Robert Pindyck, un économiste du Massachusetts Institute of Technology, a dit un jour : « le comportement d’investissement des entreprises, des industries et des pays reste mal compris. Les modèles économétriques n’ont eu qu’un succès limité pour expliquer et prédire les changements dans les dépenses d’investissement. » Nous ne connaîtrons l’impact de l’investissement dans le pétrole et le gaz sur la capacité de production future qu’a posteriori, lorsque nous aurons tous les faits.
Faits et chiffres
Faits concernant les investissements dans l’énergie
- Les investissements dans les énergies propres devraient dépasser 1 400 milliards de dollars en 2022, ce qui représente près des trois quarts de la croissance des investissements énergétiques globaux (AIE).
- Les dépenses annuelles requises en amont devraient s’élever à 400 milliards de dollars en moyenne entre 2026 et 2030 (OPEP).

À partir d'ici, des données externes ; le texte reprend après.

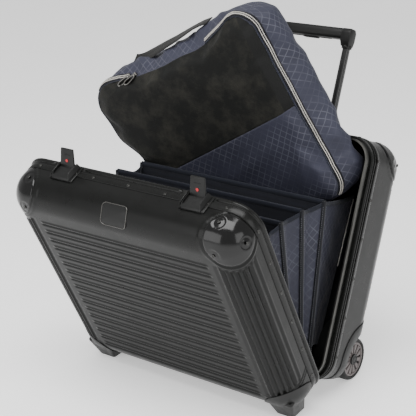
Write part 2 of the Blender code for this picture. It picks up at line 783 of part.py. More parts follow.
def make_handle_bezel():
    """A moulded surround that carries the two poles through the top of the rear shell."""
    form = shell_solid(1.0, BEZEL_PROUD)
    bezel = add_part("handle_bezel", form, MOULDED)
    add_bevel(bezel, CORNER_RADIUS + BEZEL_PROUD, CORNER_STEPS)
    window = box_mesh(
        (-BEZEL_HALF_WIDTH, BEZEL_Y[0], 0.355),
        (BEZEL_HALF_WIDTH, BEZEL_Y[1], 0.40),
    )
    combine(bezel, window, "INTERSECT", (0.006, 3))
    inner = shell_solid(1.0, GAP, 0.14)
    combine(bezel, inner, "DIFFERENCE", (CORNER_RADIUS + GAP, CORNER_STEPS))
    cut_pole_holes(bezel, SLEEVE_RADIUS + GAP, 0.30, 0.45)


def make_file():
    """Stiff dividers that fan out with the lid, standing on one base board."""
    add_part("file_base", box_mesh(FILE_BASE_LOW, FILE_BASE_HIGH), NAVY)
    panel_axis = new_empty("rear_panel_axis", (0.0, REAR_PANEL_Y, DIVIDER_PIVOT_Z), CASE)
    panel_axis.rotation_euler = (-REAR_PANEL_LEAN, 0.0, 0.0)
    panel = box_mesh(
        (-REAR_PANEL_HALF_WIDTH, 0.0, 0.0002),
        (REAR_PANEL_HALF_WIDTH, DIVIDER_THICKNESS, REAR_PANEL_TOP - DIVIDER_PIVOT_Z),
    )
    panel_part = add_part("file_rear_panel", panel, NAVY, panel_axis)
    add_bevel(panel_part, 0.0008, 1)
    for name, y, height, angle in DIVIDERS:
        axis = new_empty(f"{name}_axis", (0.0, y, DIVIDER_PIVOT_Z), CASE)
        axis.rotation_euler = (angle, 0.0, 0.0)
        board = box_mesh(
            (-DIVIDER_HALF_WIDTH, -DIVIDER_THICKNESS / 2.0, 0.0002),
            (DIVIDER_HALF_WIDTH, DIVIDER_THICKNESS / 2.0, height),
        )
        part = add_part(name, board, NAVY, axis)
        add_bevel(part, 0.0008, 1)


def divider_point(index, along):
    """A point in the YZ plane, at a distance up the divider of that number."""
    _, y, _, angle = DIVIDERS[index]
    return (y - along * math.sin(angle), DIVIDER_PIVOT_Z + along * math.cos(angle))


def make_gussets():
    """The side gussets of the file, each one thin fan over the ends of the dividers."""
    rear_top = REAR_PANEL_Y + (REAR_PANEL_TOP - DIVIDER_PIVOT_Z) * math.sin(REAR_PANEL_LEAN)
    outline = [
        (REAR_PANEL_Y, 0.080),
        (rear_top, REAR_PANEL_TOP - 0.003),
        divider_point(2, 0.268),
        divider_point(1, 0.260),
        divider_point(0, 0.252),
        divider_point(0, 0.060),
    ]
    for side_name, side in sides():
        mesh = flat_mesh([outline], GUSSET_THICKNESS)
        turn = Matrix(((0, 0, 1, 0), (1, 0, 0, 0), (0, 1, 0, 0), (0, 0, 0, 1)))
        x = side * (DIVIDER_HALF_WIDTH + GAP * 2.0 + GUSSET_THICKNESS / 2.0)
        mesh.transform(Matrix.Translation((x, 0.0, 0.0)) @ turn)
        add_part(f"file_gusset_{side_name}", mesh, LATTICE)


def pouch_axes():
    """The pouch's parent: on its swing axis, turned from the stowed to the resting place."""
    axes = new_empty("pouch_axis", POUCH_SWING_POINT, CASE)
    axes.rotation_mode = "QUATERNION"
    turn = Matrix.Rotation(POUCH_SWING, 4, Vector(POUCH_SWING_AXIS).normalized())
    axes.rotation_quaternion = turn.to_quaternion()
    return axes


def keep_clear(obj, axes, mesh):
    """Cuts a shape given in the case's axes from a part of the swung pouch."""
    swung = axes.rotation_quaternion.to_matrix().to_4x4()
    to_case = Matrix.Translation(POUCH_SWING_POINT) @ swung
    mesh.transform(to_case.inverted())
    return combine(obj, mesh, "DIFFERENCE")


def make_pouch():
    axes = pouch_axes()
    stowed = Vector(POUCH_STOWED_CENTRE) - Vector(POUCH_SWING_POINT)
    half = Vector(POUCH_SIZE) / 2.0
    pouch = add_part("pouch_body", box_mesh(stowed - half, stowed + half), LATTICE, axes)
    add_bevel(pouch, 0.022, 4)
    divider_axis = Matrix.Translation((0.0, DIVIDERS[2][1], DIVIDER_PIVOT_Z))
    divider_axis = divider_axis @ Matrix.Rotation(DIVIDERS[2][3], 4, "X")
    ahead = box_mesh((-0.4, -0.3, -0.1), (0.4, DIVIDER_THICKNESS / 2.0 + CLEAR, 0.2745))
    ahead.transform(divider_axis)
    keep_clear(pouch, axes, ahead)
    panel_axis = Matrix.Translation((0.0, REAR_PANEL_Y, DIVIDER_PIVOT_Z))
    panel_axis = panel_axis @ Matrix.Rotation(-REAR_PANEL_LEAN, 4, "X")
    behind = box_mesh((-0.4, -CLEAR, -0.1), (0.4, 0.3, 0.2875))
    behind.transform(panel_axis)
    keep_clear(pouch, axes, behind)
    outside = box_mesh((DIVIDER_HALF_WIDTH, -0.3, -0.1), (0.4, 0.3, 0.310))
    keep_clear(pouch, axes, outside)
    over_frame = box_mesh((-0.4, -TONGUE_DEPTH - CLEAR, 0.3735), (0.4, 0.3, 0.390))
    keep_clear(pouch, axes, over_frame)
    above = box_mesh((-0.4, 0.0, 0.3895), (0.4, 0.3, 0.9))
    keep_clear(pouch, axes, above)
    make_pouch_trim(axes, stowed, half)


def make_pouch_trim(axes, stowed, half):
    """The webbing carry loop on the short top side, and the two zip pulls beside it."""
    top = stowed.z + half.z + GAP
    y = stowed.y
    rise = STRAP_RISE
    reach = STRAP_REACH
    outer = []
    steps = 14
    for step in range(steps + 1):
        angle = math.pi * step / steps
        outer.append((reach * math.cos(angle), rise * math.sin(angle) ** 0.7))
    inner_reach = reach - STRAP_THICKNESS * 1.5
    inner_rise = rise - STRAP_THICKNESS
    inner = []
    for step in range(steps + 1):
        angle = math.pi * step / steps
        inner.append((inner_reach * math.cos(angle), inner_rise * math.sin(angle) ** 0.7))
    strap = flat_mesh([outer + inner[::-1]], STRAP_WIDTH)
    strap.transform(Matrix.Rotation(math.radians(90.0), 4, "X"))
    strap.transform(Matrix.Translation((stowed.x, y, top)))
    add_part("pouch_strap", strap, MESH_BLACK, axes)
    for index in (0, 1):
        x = stowed.x - 0.112 - 0.011 * index
        pull = box_mesh(
            (x - 0.0022, stowed.y - half.y - 0.0030, stowed.z + half.z - 0.052),
            (x + 0.0022, stowed.y - half.y - 0.0010, stowed.z + half.z - 0.024),
        )
        part = add_part(f"zip_pull_{'ab'[index]}", pull, ZIP, axes)
        add_bevel(part, 0.0006, 1)


make_rear_shell()
make_front_shell()
make_frames()
make_hinges()
make_corner_caps()
make_wheel_housings()
make_wheels()
make_feet()
make_latches()
make_badge()
make_handle()
make_handle_bezel()
make_file()
make_gussets()
make_pouch()
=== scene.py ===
"""Looks of the open pilot flight case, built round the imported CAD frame."""

import json
import math

import bmesh
import bpy
import numpy as np
from mathutils import Matrix, Vector, noise
from mathutils.bvhtree import BVHTree


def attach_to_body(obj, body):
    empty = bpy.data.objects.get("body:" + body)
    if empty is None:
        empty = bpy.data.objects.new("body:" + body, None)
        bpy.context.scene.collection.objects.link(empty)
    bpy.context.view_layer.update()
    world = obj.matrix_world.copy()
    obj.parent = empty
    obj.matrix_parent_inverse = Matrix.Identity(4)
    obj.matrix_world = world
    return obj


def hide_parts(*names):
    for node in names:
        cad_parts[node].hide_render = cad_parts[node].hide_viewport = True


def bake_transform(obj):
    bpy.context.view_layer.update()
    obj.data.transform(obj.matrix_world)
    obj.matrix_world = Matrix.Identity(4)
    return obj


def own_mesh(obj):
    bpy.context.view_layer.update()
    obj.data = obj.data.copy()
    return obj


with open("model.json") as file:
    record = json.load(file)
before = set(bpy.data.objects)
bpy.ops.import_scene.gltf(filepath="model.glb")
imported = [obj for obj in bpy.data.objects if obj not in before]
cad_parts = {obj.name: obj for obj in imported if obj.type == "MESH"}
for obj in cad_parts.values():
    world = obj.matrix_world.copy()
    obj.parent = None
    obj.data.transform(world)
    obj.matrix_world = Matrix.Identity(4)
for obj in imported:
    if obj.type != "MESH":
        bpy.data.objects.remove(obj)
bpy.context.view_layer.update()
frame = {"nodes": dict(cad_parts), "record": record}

# ---------------------------------------------------------------- dimensions (metres)
HALF_WIDTH = 0.2145
HEIGHT = 0.384
FRONT_DEPTH = 0.0735
REAR_DEPTH = 0.112
CORNER = 0.040
RIM = 0.0223
HINGE_Z = -0.0045
LATCH_X = 0.1215
SHELL_THICK = 0.0014
WHEEL_Y, WHEEL_Z = 0.107, 0.036
ARCH_Y, ARCH_RADIUS = 0.105, 0.0664
POLE_X, POLE_Y, POLE_FLAT = 0.0715, 0.0965, 0.0056
CAP_CENTRE = (HALF_WIDTH - 0.006, 0.008, HEIGHT - 0.006)
CAP_RADIUS = 0.050

CASE = Matrix.Translation((0.0149, -0.0247, 0.0377)) @ Matrix.Rotation(math.radians(-20.0), 4, "X")
OUTWARD = Matrix.Diagonal((1.0, -1.0, 1.0, 1.0))
LID_AXES = (
    CASE
    @ Matrix.Translation((0.0, 0.0, HINGE_Z))
    @ Matrix.Rotation(math.radians(48.54), 4, "X")
    @ Matrix.Translation((0.0, 0.0, -HINGE_Z))
)
# Shell axes are (x, depth outward from the seam, height) on both halves.
LID = LID_AXES @ OUTWARD
REAR = CASE


# ---------------------------------------------------------------- small helpers
def smooth_by_angle(obj, angle=math.radians(40.0)):
    mesh = obj.data
    mesh.shade_smooth()
    mesh.set_sharp_from_angle(angle=angle)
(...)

- Une hausse de 10 % des prix du pétrole et du gaz entraîne généralement une augmentation des investissements mondiaux dans ce domaine de 3 % la même année et de 5 % après deux ans, de manière cumulée (FMI).
- Les trois quarts des réductions de CO2 résultant d’une atténuation efficace au niveau mondial au cours de la prochaine décennie proviendraient d’une utilisation réduite du charbon plutôt que du pétrole et du gaz (FMI).
- L’industrie mondiale en amont devrait générer les flux de trésorerie disponibles les plus élevés de son histoire, soit 1 400 milliards de dollars, d’ici à la fin de 2022 (Deloitte).